Job: Particle Subtraction (BETA)


Particle Subtraction performs signal subtraction of unwanted signal in particle images, which is commonly used on input particles prior to a Local Refinement job. The result of a Particle Subtraction job is a particle stack in which the undesired signal (associated with the masked input volume) is absent. In order to do this, the job applies the mask to the volume, isolating the portion of the density map containing the unwanted signal. Then, using the particles' 3D alignment information, the signal from the masked volume is projected, convolved with the contrast transfer function, and subtracted from each particle image.

Inputs, Parameters, and Outputs


  • Particles (blob , ctf, and alignments3D)

    • Note: Since alignment information is required, the particles must have came from a previous (consensus) refinement job

  • Volume (map , or map_half_A and map_half_B)

    • Note: Both half-maps should be present in the input volume dataset; otherwise, if only the full map is present, signal from the full map will be introduced into each of the subtracted particles, which may result in particle half-sets that are no longer fully independent

  • Mask

    • Note: The mask should cover the region of the volume that is to be projected and subtracted out from the particle images (for more information on generating such a mask, see the Mask Selection and Generation in UCSF Chimera page)

Mask Troubleshooting

Note: Mask padding and size are among the most common sources of difficulty when using local refinement and particle subtraction.

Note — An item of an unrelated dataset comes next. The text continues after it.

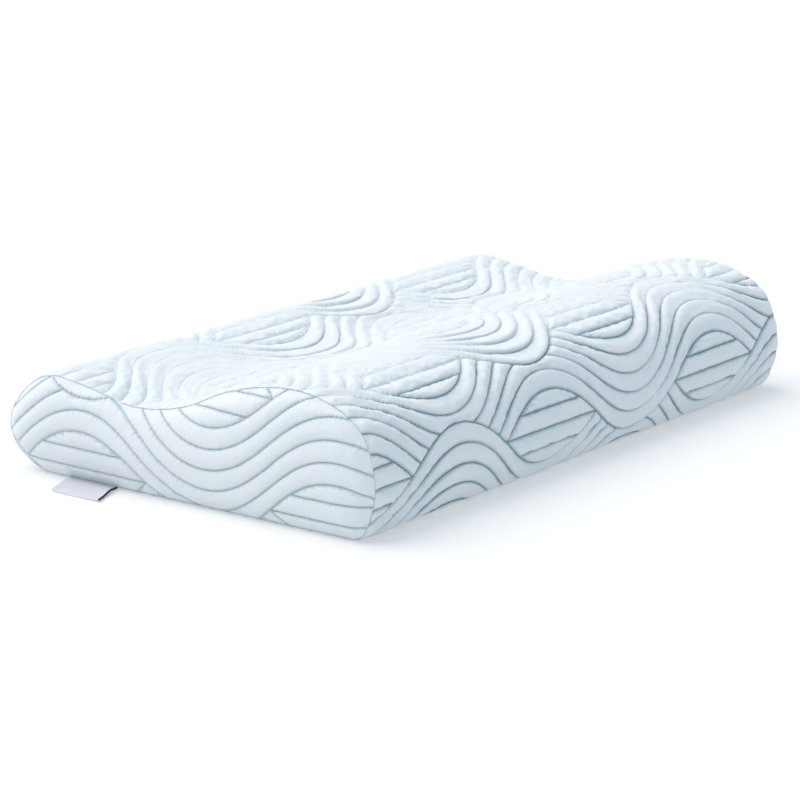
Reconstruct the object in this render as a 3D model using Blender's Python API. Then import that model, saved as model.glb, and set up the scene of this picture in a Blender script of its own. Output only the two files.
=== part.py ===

Please ensure that the mask is softly padded before running particle subtraction.

It is very important that the mask has soft padding, i.e., that the edge of the mask falls off gradually over space from 1 to 0. Masks can be padded using the Volume Tools job, by setting the Threshold and Soft padding width parameters. We typically recommend setting the Soft padding widthparameter to be a voxel value that ensures the resulting padding is several factors larger than the expected resolution of the complex. A good rule of thumb gives the minimum mask softness as 5 * res_angstroms / pixel_size_angstroms.For example, a complex reaching 3.0 Å in resolution with a pixel size of 1.0 Å should be padded to at least 5 * 3.0 / 1.0 = 15 voxels.

Common Parameters

  • Number of particles to subtract: The number of signal-subtracted particles to output. Runtime will be faster for fewer particles. If left as None, signal subtraction will be done to all particles

  • Low-pass Filter Input Structure (Å): Resolution (in Angstroms) corresponding to the low-pass filter applied to the volume


  • Particles (with signal subtraction done)

Example Images:

Useful Notes and Limitations


  • Masking: the mask is used the select the region of the volume that will be subtracted out of the images. As such, it might be a good idea in general to keep the mask somewhat tight and exclude any of the unresolved signal around the structure. Soft edges are recommended to reduce the Fourier-space ringing that may be caused by a sharp cut through the structure.

  • Windowing and Scaling: The particle window inner and outer radii parameters of a Particle Subtraction job must match the window radii used by the refinement job that produced the consensus refinement. The wrong windowing parameters may cause the subtracted volume to be at the wrong multiplicative scale, which will result in imperfect signal subtraction.

    • Note that the outputted particles will not be windowed, and this parameter is only used to calculate the required scaling factors.

  • Particles: the particles you feed into a Particle Subtraction job must already have alignment information - that means that they must have been through a refinement job prior to being imported. Particles from Local Refinement jobs can also be used, although a typical workflow would involve doing particle subtraction prior to a local refinement.

  • Gold Standard: the particles and volumes inputted to this job must be from a previous refinement (and not directly from an Ab-Initio reconstruction), as they must contain the two independent half-maps and the split of the particles. This job uses this split to independently subtract each half-map only from the particles used to generate it. This prevents the subtraction from introducing signal from one half-map into the other in future refinements.

  • Disk Space and Outputs: The particle subtraction job will create outputs in its job directory containing an full particle stack which will be approximately the same size as the input particle stack. The particle data files (.mrc) will be outputted in smaller batches corresponding to the memory available in the GPU, but a single .cs file will contain the metadata for the entire stack. Make sure you have enough space on disk before you run this job!

  • SSD Cache: Under Compute Settings, setting Cache particle images to SSD as true will store particle images on the SSD for faster processing. This requires adequate space on the SSD, the amount of which is determined at runtime.


  • For molecules with significant flexibility, Particle Subtraction is only an approximation of the true signal subtracted images, due to the fact that particle poses are assumed constant and are not iteratively refined as in Local Refinement.

  • Currently, Particle Subtraction supports volumes/masks that are sampled with the same box size as the incoming particles

Common Next Steps:

  • Local Refinement for further refinement of the sub-volume (whose signal remains in the subtracted particles)